Sheltered from the mistral’s direct impact by the uplifted limestone of the Dentelles de Montmirail, the Muscat vines achieve high levels of ripeness in the region’s sandy soils. The maximum yields permitted are only 30 hectoliters/hectare—less than for Châteauneuf-du-Pape—and the resulting wines are concentrated and intense.
On their home turf, Muscats de Beaumes de Venise are mostly served as apéritifs. Another popular local treatment is to pour some of the wine into half of a melon, adding the warm, honeyed flavors to the refreshing coolness of the fruit. —J.C.

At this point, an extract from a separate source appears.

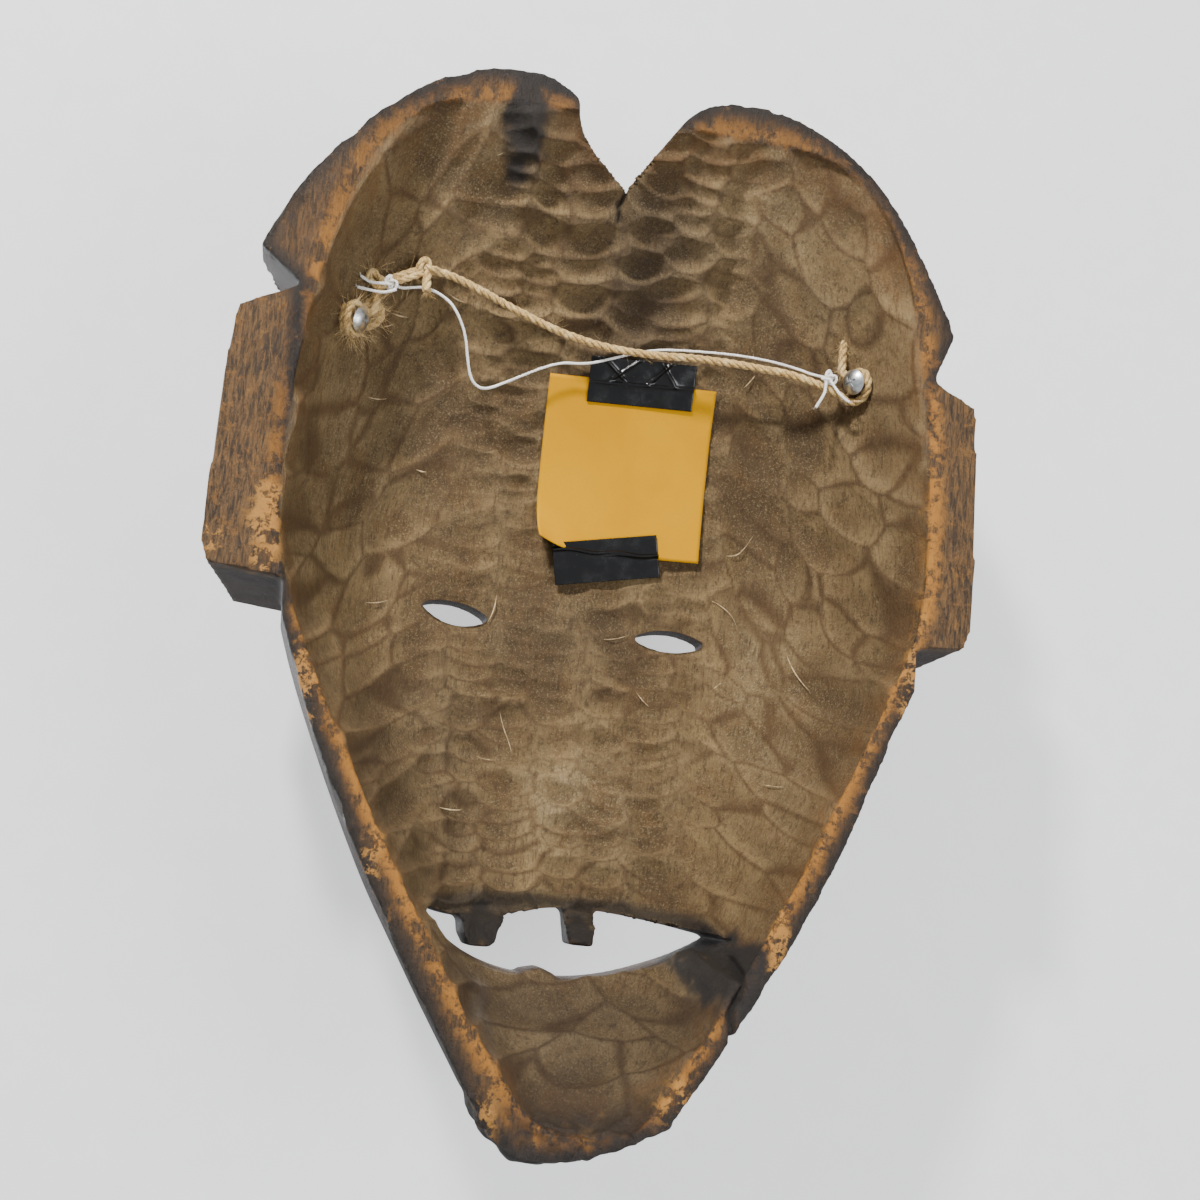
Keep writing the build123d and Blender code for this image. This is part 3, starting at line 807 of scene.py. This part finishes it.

Fortified Rasteau was first made in 1934, making it a relatively new example of mutage. Since then, it’s been a roller-coaster ride for this sun-drenched section of the Rhône Valley.
First, it took off, gaining full appellation d’origine contrôlée status in time for the 1943 vintage. But recently, sales of VDN Rasteau have slowed, displaced in popularity by the dry reds, which became a cru of the Rhône Valley in 2010.
Today, only a few producers export VDN Rasteau to the United States. The local cave cooperative is the largest and most consistently available, but private estates to look out for include Domaine Bressy Masson and Domaine des Escaravailles.
VDN Rasteau must contain at least 90% Grenache Noir, but many eschew other varieties entirely. The wines are Port-like, combining sweetness with soft tannins, dark plum and berry fruit and hints of raisin and cocoa, but they lack the aging potential of vintage Ports and are best consumed young.
Because of their dark fruit and chocolaty overtones, Rasteau VDNs can successfully pair with some chocolate desserts, but perhaps are better served alongside blue cheeses. Since they’re not as rich or alcoholic as Port, a second glass to contemplate on its own isn’t out of the question. —J.C.